» To do:
Your answer should consist only of the lines below from the one with "free_radius = core_radius - film_clearance" through the one with "return low, high", copied exactly.

## BEGIN Material provided

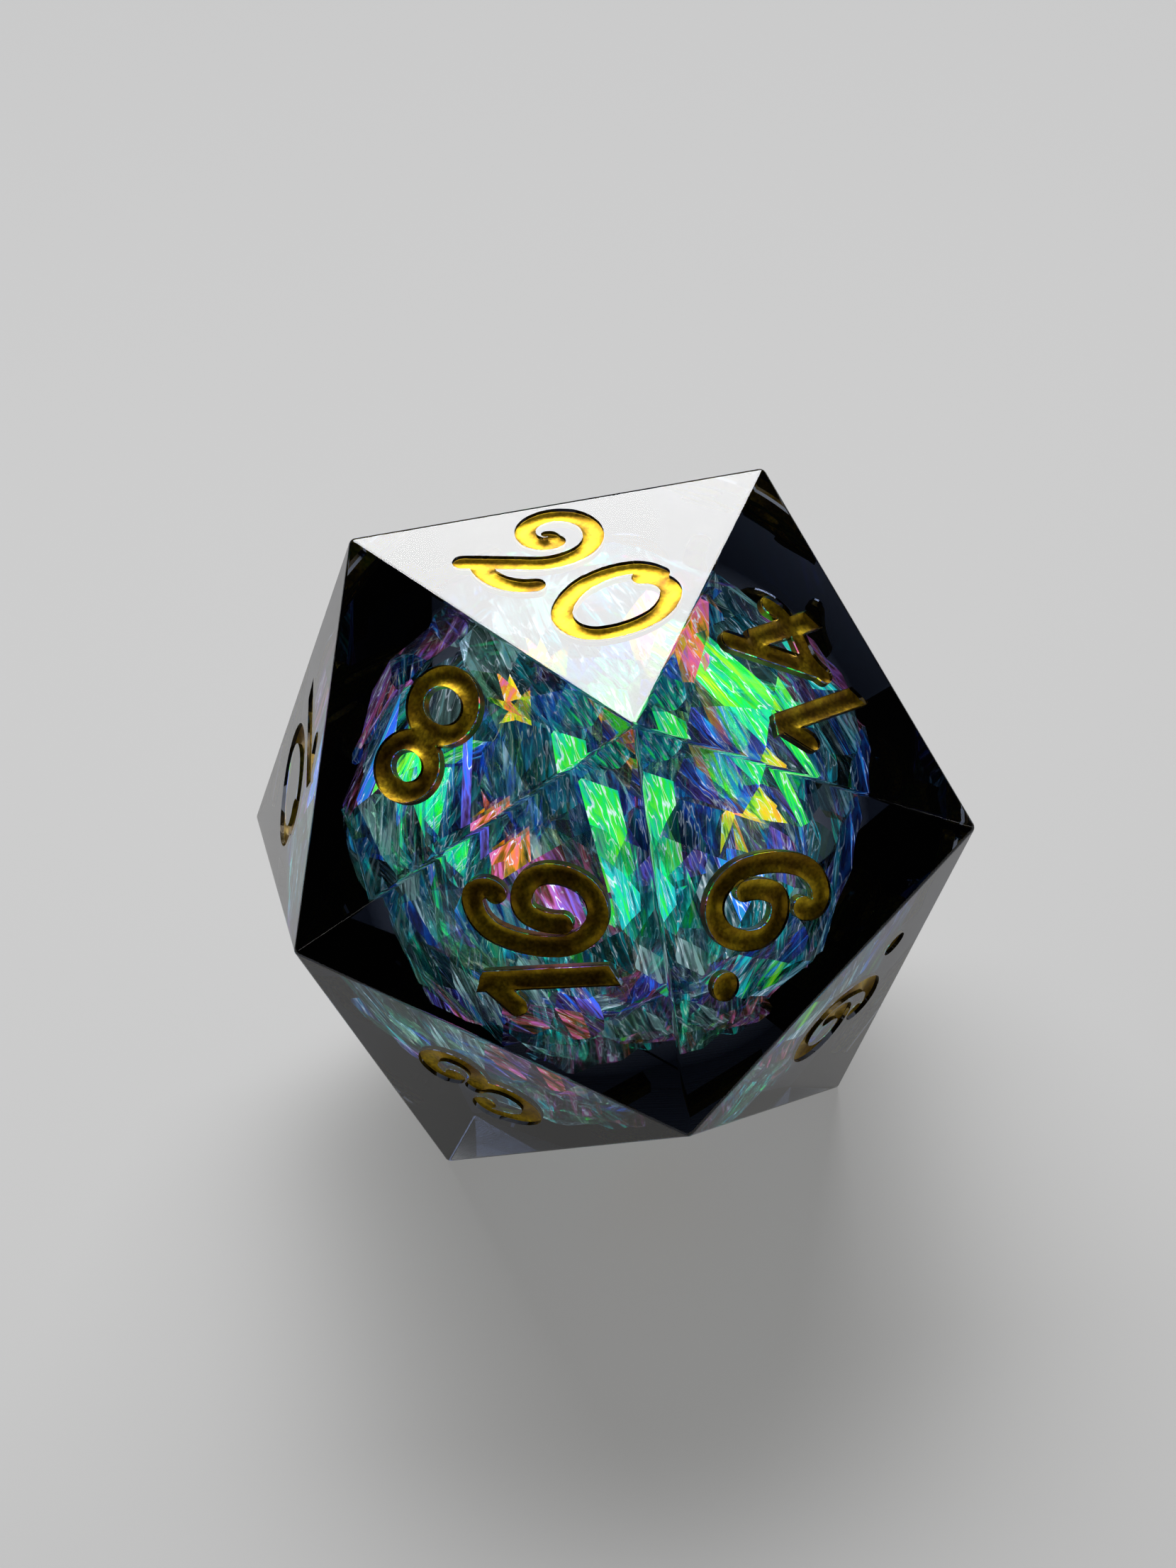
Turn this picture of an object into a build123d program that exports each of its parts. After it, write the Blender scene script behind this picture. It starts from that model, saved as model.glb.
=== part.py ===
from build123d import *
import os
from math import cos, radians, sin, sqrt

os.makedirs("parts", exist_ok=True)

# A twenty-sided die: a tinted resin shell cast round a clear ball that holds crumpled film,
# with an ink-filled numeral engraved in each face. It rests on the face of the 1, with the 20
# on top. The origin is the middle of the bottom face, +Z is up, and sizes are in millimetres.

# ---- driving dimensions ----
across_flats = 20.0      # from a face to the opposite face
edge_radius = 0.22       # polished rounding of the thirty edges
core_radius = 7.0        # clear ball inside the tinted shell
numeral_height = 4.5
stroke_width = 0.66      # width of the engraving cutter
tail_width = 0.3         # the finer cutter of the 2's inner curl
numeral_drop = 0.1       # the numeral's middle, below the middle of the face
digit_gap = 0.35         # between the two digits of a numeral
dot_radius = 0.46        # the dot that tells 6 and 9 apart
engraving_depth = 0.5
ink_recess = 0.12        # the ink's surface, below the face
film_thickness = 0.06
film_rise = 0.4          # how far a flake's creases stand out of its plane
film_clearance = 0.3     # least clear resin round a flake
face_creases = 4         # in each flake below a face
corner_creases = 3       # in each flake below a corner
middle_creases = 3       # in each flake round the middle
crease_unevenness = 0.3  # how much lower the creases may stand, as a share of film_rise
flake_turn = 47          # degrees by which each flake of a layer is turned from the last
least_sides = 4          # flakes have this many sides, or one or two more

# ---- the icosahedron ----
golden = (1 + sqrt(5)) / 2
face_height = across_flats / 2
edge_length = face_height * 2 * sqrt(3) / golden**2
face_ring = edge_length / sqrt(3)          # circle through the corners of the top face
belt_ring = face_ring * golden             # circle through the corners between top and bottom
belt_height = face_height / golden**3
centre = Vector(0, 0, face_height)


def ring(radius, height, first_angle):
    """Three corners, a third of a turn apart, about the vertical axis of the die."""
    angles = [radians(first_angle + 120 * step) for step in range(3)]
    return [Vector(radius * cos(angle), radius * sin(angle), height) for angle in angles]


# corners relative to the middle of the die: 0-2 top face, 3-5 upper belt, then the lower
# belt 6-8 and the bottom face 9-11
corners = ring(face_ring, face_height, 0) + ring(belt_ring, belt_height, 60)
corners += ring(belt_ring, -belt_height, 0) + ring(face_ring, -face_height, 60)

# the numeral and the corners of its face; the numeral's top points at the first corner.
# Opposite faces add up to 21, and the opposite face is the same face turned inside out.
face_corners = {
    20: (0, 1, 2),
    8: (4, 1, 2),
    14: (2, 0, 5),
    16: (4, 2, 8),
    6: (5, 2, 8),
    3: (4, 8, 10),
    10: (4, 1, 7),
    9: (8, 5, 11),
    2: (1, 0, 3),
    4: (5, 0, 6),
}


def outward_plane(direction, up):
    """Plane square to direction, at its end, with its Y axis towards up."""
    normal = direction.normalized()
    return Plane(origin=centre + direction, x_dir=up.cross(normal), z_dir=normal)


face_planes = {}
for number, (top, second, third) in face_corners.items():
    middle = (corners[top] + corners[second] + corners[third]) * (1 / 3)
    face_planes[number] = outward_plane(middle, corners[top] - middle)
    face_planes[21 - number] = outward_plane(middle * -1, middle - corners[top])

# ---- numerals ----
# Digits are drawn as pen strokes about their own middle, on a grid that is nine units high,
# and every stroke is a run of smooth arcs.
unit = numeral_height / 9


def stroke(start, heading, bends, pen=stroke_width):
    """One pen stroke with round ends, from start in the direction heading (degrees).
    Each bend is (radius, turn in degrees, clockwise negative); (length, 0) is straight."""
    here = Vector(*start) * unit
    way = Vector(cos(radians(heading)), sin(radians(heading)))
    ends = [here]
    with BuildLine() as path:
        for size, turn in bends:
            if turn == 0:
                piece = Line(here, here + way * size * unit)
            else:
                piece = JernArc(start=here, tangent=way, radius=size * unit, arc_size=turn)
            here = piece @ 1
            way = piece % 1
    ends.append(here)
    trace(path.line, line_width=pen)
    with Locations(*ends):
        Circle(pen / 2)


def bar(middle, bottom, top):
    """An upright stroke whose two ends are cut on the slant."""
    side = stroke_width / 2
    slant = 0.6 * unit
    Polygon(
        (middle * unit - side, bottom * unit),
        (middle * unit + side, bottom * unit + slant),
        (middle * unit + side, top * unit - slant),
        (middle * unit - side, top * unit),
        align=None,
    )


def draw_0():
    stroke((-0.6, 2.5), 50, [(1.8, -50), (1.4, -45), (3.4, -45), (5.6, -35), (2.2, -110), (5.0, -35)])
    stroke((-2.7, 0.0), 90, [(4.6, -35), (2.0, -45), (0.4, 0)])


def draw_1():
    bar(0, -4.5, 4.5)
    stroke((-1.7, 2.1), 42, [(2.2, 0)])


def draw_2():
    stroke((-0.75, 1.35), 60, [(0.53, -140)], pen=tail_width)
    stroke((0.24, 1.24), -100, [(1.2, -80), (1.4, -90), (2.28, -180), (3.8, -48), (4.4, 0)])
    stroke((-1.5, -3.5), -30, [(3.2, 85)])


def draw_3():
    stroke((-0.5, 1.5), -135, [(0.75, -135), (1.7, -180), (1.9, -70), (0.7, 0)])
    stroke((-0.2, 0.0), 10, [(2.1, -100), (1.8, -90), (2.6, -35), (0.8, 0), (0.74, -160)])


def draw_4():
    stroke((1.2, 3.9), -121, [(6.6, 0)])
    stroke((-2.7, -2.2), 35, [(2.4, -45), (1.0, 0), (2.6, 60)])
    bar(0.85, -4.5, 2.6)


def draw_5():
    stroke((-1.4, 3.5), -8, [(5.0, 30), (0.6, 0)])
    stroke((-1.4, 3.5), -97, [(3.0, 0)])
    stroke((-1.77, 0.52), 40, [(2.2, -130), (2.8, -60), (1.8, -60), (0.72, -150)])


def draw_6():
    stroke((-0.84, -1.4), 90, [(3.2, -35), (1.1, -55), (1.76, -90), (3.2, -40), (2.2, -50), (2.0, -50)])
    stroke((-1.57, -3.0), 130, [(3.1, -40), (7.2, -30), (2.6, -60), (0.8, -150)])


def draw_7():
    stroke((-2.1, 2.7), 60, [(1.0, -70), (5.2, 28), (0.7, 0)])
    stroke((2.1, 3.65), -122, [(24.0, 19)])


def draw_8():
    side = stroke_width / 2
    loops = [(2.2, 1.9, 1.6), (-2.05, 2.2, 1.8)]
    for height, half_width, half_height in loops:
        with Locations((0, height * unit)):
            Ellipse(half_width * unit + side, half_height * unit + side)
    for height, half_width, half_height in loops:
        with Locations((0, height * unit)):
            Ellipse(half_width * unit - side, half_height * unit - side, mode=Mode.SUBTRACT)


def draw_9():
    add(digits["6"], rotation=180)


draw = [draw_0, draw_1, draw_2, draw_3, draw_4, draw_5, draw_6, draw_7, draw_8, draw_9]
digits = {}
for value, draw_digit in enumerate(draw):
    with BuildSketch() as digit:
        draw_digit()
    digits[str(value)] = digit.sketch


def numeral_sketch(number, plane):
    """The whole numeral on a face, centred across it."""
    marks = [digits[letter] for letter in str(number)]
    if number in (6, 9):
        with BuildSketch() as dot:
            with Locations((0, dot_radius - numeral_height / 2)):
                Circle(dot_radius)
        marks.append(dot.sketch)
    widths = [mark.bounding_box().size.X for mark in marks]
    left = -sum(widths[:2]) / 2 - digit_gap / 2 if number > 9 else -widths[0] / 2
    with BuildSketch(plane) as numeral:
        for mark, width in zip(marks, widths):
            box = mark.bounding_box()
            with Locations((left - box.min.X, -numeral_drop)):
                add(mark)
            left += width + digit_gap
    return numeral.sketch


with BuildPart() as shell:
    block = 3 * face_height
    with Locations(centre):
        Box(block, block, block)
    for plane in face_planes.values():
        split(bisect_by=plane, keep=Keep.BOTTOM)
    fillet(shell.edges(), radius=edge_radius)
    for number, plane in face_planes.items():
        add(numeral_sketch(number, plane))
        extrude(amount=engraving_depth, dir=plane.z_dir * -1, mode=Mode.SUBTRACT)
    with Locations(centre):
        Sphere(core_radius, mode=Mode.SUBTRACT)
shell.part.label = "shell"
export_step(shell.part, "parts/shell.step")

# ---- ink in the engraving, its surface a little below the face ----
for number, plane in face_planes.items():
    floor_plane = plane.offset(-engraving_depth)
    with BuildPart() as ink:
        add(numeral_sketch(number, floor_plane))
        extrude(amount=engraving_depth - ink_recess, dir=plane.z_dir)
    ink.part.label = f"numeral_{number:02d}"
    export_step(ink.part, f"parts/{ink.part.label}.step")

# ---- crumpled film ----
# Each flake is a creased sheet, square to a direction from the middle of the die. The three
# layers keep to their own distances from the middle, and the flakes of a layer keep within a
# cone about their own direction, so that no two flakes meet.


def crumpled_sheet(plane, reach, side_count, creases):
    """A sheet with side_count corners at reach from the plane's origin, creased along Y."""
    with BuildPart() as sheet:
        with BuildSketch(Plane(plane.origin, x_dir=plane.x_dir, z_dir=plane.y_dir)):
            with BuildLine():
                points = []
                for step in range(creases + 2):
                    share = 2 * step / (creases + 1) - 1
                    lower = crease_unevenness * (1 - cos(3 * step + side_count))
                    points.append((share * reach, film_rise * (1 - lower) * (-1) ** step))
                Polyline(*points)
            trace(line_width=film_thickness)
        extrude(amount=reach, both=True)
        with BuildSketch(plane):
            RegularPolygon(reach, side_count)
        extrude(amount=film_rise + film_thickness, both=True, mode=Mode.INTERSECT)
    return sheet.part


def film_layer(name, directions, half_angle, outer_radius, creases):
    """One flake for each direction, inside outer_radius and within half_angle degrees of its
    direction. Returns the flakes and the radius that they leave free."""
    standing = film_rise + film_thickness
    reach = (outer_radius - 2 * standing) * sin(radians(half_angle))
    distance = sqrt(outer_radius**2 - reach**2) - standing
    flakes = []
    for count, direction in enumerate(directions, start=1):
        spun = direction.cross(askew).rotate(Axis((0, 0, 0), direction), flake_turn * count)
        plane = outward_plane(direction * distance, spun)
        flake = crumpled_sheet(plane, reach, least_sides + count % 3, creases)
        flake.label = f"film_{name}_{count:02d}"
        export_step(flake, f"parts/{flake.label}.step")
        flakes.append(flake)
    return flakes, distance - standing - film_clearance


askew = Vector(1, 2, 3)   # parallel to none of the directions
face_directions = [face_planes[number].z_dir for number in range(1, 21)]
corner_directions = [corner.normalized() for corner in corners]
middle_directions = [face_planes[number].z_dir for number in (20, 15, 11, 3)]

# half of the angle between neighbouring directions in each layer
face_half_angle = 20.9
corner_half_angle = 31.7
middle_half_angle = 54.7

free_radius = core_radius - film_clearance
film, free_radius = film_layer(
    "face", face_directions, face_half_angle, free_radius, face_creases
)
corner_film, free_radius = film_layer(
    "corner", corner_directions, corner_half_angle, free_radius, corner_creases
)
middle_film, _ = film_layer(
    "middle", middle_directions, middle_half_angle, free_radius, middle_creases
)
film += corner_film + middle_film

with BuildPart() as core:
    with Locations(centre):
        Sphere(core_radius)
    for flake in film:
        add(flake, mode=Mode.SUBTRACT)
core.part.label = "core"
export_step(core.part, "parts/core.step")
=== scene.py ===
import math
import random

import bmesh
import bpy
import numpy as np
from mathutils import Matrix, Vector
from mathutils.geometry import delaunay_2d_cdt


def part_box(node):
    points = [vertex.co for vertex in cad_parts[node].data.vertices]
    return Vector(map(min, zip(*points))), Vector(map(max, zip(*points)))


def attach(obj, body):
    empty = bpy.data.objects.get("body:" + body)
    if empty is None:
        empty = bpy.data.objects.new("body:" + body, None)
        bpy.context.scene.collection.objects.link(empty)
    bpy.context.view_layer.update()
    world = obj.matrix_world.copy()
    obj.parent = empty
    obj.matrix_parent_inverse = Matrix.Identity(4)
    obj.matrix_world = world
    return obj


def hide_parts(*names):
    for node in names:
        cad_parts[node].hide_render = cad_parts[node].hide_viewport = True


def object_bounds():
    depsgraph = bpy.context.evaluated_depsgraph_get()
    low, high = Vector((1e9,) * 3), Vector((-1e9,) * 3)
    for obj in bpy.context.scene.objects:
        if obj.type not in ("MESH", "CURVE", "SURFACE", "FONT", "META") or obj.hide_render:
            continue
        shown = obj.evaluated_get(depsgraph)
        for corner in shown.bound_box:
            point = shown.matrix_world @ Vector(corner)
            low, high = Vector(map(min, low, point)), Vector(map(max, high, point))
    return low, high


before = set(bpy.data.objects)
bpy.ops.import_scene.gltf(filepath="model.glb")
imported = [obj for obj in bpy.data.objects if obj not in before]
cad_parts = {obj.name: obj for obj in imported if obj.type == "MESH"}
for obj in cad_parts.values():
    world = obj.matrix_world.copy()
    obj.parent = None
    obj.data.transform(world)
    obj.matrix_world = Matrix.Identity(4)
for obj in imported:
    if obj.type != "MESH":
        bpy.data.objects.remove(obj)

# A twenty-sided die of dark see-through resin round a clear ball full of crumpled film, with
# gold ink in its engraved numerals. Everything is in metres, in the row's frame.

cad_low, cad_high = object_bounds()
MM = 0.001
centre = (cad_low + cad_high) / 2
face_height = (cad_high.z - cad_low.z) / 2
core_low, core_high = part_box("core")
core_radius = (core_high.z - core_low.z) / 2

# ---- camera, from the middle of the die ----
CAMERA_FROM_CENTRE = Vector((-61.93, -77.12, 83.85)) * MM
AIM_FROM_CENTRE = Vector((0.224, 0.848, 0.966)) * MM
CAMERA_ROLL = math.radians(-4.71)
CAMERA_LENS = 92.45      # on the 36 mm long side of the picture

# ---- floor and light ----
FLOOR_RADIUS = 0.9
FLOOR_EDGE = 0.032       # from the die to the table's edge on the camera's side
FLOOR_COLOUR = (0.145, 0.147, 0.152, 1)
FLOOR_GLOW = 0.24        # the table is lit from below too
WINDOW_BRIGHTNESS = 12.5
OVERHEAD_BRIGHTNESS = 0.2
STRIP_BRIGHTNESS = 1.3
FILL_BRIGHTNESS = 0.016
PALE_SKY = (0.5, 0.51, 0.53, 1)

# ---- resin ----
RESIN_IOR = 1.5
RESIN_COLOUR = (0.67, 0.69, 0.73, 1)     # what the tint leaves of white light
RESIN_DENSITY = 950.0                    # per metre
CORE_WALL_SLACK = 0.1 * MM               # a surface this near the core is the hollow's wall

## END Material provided

» Result of this task:
free_radius = core_radius - film_clearance
film, free_radius = film_layer(
    "face", face_directions, face_half_angle, free_radius, face_creases
)
corner_film, free_radius = film_layer(
    "corner", corner_directions, corner_half_angle, free_radius, corner_creases
)
middle_film, _ = film_layer(
    "middle", middle_directions, middle_half_angle, free_radius, middle_creases
)
film += corner_film + middle_film

with BuildPart() as core:
    with Locations(centre):
        Sphere(core_radius)
    for flake in film:
        add(flake, mode=Mode.SUBTRACT)
core.part.label = "core"
export_step(core.part, "parts/core.step")
=== scene.py ===
import math
import random

import bmesh
import bpy
import numpy as np
from mathutils import Matrix, Vector
from mathutils.geometry import delaunay_2d_cdt


def part_box(node):
    points = [vertex.co for vertex in cad_parts[node].data.vertices]
    return Vector(map(min, zip(*points))), Vector(map(max, zip(*points)))


def attach(obj, body):
    empty = bpy.data.objects.get("body:" + body)
    if empty is None:
        empty = bpy.data.objects.new("body:" + body, None)
        bpy.context.scene.collection.objects.link(empty)
    bpy.context.view_layer.update()
    world = obj.matrix_world.copy()
    obj.parent = empty
    obj.matrix_parent_inverse = Matrix.Identity(4)
    obj.matrix_world = world
    return obj


def hide_parts(*names):
    for node in names:
        cad_parts[node].hide_render = cad_parts[node].hide_viewport = True


def object_bounds():
    depsgraph = bpy.context.evaluated_depsgraph_get()
    low, high = Vector((1e9,) * 3), Vector((-1e9,) * 3)
    for obj in bpy.context.scene.objects:
        if obj.type not in ("MESH", "CURVE", "SURFACE", "FONT", "META") or obj.hide_render:
            continue
        shown = obj.evaluated_get(depsgraph)
        for corner in shown.bound_box:
            point = shown.matrix_world @ Vector(corner)
            low, high = Vector(map(min, low, point)), Vector(map(max, high, point))
    return low, high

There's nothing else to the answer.